Source data ::
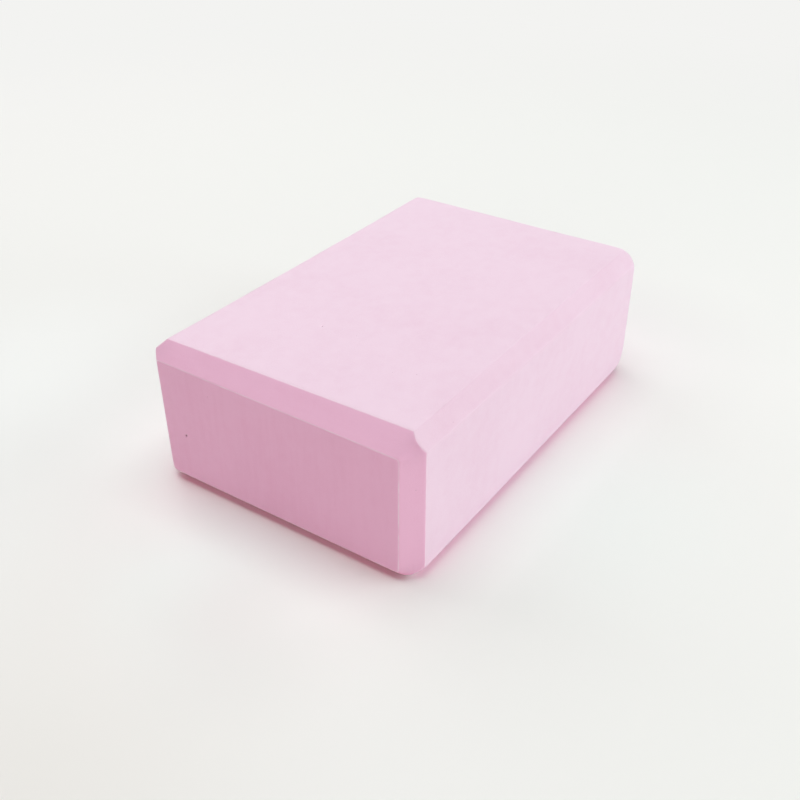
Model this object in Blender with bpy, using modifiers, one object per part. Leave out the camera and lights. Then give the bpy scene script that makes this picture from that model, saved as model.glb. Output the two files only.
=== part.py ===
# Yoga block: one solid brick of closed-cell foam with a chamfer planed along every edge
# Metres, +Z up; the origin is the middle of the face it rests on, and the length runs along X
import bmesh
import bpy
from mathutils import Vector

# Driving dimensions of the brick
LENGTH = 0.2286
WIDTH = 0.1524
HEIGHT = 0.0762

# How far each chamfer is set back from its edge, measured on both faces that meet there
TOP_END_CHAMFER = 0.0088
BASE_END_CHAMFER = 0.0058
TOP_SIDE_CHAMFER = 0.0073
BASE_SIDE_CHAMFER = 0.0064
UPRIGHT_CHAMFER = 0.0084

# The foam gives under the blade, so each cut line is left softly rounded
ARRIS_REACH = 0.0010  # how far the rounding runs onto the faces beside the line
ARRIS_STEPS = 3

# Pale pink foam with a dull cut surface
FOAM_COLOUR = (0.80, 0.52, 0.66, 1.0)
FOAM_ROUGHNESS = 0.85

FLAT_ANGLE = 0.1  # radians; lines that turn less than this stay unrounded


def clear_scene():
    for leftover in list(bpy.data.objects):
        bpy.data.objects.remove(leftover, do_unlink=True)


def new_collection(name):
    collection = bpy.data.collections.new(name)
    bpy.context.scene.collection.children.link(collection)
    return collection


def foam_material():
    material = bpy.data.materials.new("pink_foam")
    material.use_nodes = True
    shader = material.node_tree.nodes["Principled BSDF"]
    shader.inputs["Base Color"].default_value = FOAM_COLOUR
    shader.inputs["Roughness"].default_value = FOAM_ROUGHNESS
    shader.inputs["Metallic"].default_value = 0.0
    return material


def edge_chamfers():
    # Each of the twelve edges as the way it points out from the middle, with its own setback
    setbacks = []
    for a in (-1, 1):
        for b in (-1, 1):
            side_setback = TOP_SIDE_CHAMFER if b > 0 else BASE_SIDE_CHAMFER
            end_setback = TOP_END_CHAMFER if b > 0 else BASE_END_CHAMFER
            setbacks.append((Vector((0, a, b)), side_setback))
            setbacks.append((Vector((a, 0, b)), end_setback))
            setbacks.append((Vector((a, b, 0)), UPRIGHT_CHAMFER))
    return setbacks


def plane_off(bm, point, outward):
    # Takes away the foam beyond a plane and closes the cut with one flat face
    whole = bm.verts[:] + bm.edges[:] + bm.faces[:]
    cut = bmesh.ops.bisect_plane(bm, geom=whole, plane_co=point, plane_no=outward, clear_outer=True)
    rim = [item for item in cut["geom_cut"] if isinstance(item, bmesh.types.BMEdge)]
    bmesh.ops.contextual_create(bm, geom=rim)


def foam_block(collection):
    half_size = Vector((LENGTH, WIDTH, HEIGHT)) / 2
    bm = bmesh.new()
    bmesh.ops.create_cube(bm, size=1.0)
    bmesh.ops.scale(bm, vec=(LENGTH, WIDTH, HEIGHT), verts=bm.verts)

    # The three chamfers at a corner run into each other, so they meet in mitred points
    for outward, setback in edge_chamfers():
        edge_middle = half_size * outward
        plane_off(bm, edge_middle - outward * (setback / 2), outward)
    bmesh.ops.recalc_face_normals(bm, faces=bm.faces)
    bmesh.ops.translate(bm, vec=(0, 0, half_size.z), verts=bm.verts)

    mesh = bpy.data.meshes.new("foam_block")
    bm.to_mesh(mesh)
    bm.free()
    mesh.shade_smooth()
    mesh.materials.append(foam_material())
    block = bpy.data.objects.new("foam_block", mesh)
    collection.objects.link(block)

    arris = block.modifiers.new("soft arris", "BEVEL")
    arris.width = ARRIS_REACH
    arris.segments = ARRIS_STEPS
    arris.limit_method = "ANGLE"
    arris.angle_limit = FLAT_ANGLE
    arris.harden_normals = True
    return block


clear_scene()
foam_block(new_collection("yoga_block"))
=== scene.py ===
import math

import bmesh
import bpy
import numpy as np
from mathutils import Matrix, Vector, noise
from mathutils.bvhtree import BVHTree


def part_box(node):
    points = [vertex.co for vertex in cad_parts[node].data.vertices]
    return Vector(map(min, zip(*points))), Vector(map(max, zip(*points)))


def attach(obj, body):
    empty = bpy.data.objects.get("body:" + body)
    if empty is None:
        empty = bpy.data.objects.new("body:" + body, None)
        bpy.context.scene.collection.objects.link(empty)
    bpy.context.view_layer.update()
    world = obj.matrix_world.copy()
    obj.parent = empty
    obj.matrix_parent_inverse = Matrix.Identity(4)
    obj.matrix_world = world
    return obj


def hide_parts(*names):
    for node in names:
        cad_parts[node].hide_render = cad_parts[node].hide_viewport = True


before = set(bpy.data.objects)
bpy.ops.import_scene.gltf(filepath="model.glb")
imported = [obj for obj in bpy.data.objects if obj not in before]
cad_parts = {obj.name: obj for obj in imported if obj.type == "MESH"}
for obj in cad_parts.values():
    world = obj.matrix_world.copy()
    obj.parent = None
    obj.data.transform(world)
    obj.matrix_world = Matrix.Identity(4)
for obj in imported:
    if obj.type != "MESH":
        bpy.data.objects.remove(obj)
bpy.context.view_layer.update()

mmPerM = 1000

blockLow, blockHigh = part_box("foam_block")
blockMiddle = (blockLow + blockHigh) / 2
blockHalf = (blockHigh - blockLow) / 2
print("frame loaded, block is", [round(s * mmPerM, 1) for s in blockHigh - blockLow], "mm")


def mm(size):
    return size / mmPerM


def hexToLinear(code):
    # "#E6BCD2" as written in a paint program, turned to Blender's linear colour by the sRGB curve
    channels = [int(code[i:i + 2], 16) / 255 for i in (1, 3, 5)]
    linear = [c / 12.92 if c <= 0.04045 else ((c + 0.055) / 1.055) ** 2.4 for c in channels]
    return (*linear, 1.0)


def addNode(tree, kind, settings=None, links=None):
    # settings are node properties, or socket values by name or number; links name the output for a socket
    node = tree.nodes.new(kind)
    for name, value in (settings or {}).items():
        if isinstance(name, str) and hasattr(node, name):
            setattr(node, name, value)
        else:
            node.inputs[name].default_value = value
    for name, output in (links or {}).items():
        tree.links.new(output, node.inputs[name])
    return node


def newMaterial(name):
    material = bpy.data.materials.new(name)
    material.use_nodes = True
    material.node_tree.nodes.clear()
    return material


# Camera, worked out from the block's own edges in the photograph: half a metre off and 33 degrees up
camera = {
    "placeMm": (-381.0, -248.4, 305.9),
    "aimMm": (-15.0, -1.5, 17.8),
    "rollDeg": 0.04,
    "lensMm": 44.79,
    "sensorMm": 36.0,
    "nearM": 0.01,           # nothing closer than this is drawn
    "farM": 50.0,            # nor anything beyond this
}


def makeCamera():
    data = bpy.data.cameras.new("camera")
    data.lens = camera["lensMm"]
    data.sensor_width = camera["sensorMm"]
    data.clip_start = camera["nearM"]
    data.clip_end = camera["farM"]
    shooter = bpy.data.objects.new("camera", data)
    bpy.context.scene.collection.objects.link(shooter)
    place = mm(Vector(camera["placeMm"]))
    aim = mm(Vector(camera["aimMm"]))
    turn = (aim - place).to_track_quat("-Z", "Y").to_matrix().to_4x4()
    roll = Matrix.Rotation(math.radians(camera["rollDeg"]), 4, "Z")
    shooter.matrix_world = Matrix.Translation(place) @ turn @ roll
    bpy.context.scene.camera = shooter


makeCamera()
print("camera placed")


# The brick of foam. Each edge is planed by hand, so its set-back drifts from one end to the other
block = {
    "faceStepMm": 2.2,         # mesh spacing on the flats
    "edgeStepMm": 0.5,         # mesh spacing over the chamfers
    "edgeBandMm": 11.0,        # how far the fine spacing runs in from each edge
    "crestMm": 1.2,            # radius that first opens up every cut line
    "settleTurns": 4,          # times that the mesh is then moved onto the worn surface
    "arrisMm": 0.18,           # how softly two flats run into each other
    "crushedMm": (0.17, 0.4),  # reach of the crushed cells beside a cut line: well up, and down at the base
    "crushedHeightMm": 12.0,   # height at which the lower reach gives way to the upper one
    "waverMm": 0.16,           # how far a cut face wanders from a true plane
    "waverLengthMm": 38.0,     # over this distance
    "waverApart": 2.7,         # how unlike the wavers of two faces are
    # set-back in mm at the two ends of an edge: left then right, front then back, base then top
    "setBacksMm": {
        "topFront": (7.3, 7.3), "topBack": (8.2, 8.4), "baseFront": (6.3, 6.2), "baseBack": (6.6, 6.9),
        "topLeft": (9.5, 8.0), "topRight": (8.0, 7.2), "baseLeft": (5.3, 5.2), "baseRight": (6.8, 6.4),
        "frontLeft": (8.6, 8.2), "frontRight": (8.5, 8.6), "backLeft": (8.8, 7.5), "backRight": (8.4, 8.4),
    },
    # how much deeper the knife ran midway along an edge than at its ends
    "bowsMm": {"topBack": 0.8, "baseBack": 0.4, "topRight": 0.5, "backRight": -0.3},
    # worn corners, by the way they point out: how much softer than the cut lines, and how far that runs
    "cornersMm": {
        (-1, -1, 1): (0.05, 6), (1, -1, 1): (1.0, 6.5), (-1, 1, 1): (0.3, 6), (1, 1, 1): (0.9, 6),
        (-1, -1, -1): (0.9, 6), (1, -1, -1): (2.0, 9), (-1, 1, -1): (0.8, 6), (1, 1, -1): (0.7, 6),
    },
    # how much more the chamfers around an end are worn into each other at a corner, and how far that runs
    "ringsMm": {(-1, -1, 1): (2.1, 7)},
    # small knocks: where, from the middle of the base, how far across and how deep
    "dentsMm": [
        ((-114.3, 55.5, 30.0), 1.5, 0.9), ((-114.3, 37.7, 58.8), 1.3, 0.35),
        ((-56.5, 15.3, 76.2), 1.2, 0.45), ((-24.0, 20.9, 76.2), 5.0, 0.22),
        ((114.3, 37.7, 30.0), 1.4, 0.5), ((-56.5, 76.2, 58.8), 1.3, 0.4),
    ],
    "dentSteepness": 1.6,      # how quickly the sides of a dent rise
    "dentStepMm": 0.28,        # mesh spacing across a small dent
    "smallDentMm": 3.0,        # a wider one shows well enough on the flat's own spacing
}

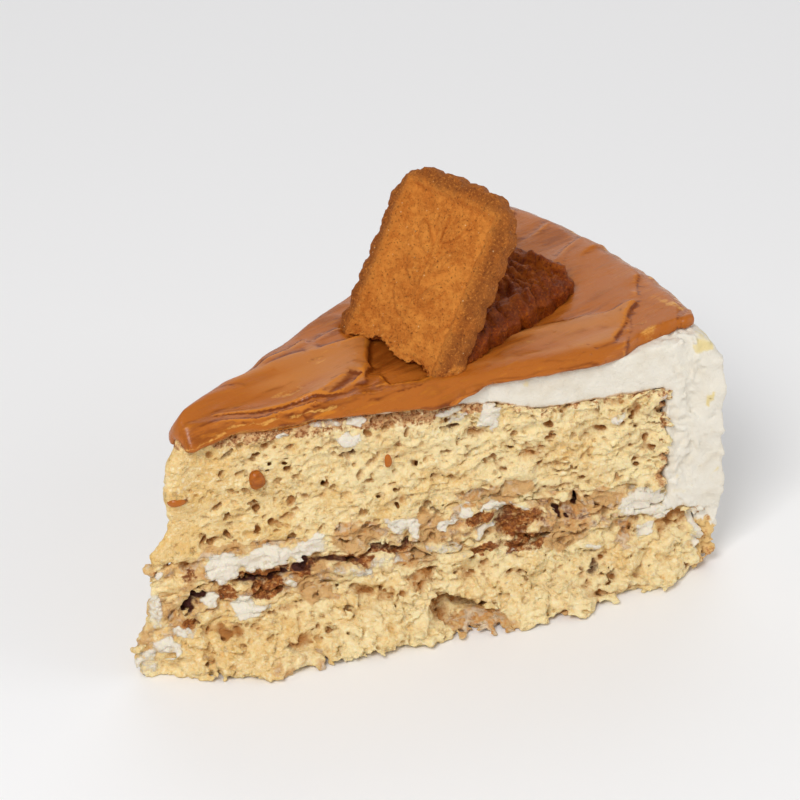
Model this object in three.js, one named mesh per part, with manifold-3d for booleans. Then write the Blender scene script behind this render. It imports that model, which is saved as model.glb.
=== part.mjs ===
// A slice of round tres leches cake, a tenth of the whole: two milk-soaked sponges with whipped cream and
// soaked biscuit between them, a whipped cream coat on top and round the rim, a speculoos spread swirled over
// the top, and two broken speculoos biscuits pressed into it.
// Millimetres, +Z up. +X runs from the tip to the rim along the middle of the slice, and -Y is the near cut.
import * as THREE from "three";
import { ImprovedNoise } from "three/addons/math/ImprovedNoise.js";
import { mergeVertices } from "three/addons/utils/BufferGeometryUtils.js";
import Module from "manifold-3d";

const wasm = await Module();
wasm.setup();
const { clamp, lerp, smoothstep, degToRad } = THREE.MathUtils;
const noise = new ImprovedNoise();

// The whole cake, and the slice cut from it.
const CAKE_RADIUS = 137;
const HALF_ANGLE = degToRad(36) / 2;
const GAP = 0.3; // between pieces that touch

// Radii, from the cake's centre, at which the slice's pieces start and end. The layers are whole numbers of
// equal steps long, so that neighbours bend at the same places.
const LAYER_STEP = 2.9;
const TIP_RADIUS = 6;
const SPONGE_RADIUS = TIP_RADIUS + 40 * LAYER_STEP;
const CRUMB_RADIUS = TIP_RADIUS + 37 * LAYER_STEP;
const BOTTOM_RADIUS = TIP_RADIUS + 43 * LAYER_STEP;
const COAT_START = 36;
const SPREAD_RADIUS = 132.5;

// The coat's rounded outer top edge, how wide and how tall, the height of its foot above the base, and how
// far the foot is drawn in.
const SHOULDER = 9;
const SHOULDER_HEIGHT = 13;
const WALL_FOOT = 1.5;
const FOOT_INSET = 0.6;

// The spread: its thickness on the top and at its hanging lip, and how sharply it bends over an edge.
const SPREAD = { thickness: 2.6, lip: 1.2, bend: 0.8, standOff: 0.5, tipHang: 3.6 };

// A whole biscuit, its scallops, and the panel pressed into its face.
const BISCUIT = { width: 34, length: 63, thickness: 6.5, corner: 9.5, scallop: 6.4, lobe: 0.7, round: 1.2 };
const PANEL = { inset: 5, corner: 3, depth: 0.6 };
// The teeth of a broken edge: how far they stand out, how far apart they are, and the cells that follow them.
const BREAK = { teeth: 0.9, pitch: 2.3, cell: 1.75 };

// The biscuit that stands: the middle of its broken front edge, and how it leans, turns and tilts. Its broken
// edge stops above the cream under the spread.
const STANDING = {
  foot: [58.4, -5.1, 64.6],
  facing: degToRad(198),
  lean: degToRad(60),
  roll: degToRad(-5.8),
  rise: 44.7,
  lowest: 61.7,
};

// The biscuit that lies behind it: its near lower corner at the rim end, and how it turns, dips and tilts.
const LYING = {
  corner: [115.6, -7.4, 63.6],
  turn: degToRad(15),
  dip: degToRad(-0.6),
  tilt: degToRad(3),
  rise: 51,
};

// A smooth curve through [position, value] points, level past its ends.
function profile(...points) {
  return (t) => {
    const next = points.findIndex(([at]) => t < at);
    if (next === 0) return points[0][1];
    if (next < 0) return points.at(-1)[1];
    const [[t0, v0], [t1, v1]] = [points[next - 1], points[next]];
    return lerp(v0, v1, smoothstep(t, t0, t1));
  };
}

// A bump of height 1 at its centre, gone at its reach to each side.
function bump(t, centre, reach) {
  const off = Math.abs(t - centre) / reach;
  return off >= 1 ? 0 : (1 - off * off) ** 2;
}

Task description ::
Print exactly the lines above from the one with "Model this object in three.js, one" to the one with "import Module from", including both.

Exercise answer ::
Model this object in three.js, one named mesh per part, with manifold-3d for booleans. Then write the Blender scene script behind this render. It imports that model, which is saved as model.glb.
=== part.mjs ===
// A slice of round tres leches cake, a tenth of the whole: two milk-soaked sponges with whipped cream and
// soaked biscuit between them, a whipped cream coat on top and round the rim, a speculoos spread swirled over
// the top, and two broken speculoos biscuits pressed into it.
// Millimetres, +Z up. +X runs from the tip to the rim along the middle of the slice, and -Y is the near cut.
import * as THREE from "three";
import { ImprovedNoise } from "three/addons/math/ImprovedNoise.js";
import { mergeVertices } from "three/addons/utils/BufferGeometryUtils.js";
import Module from "manifold-3d";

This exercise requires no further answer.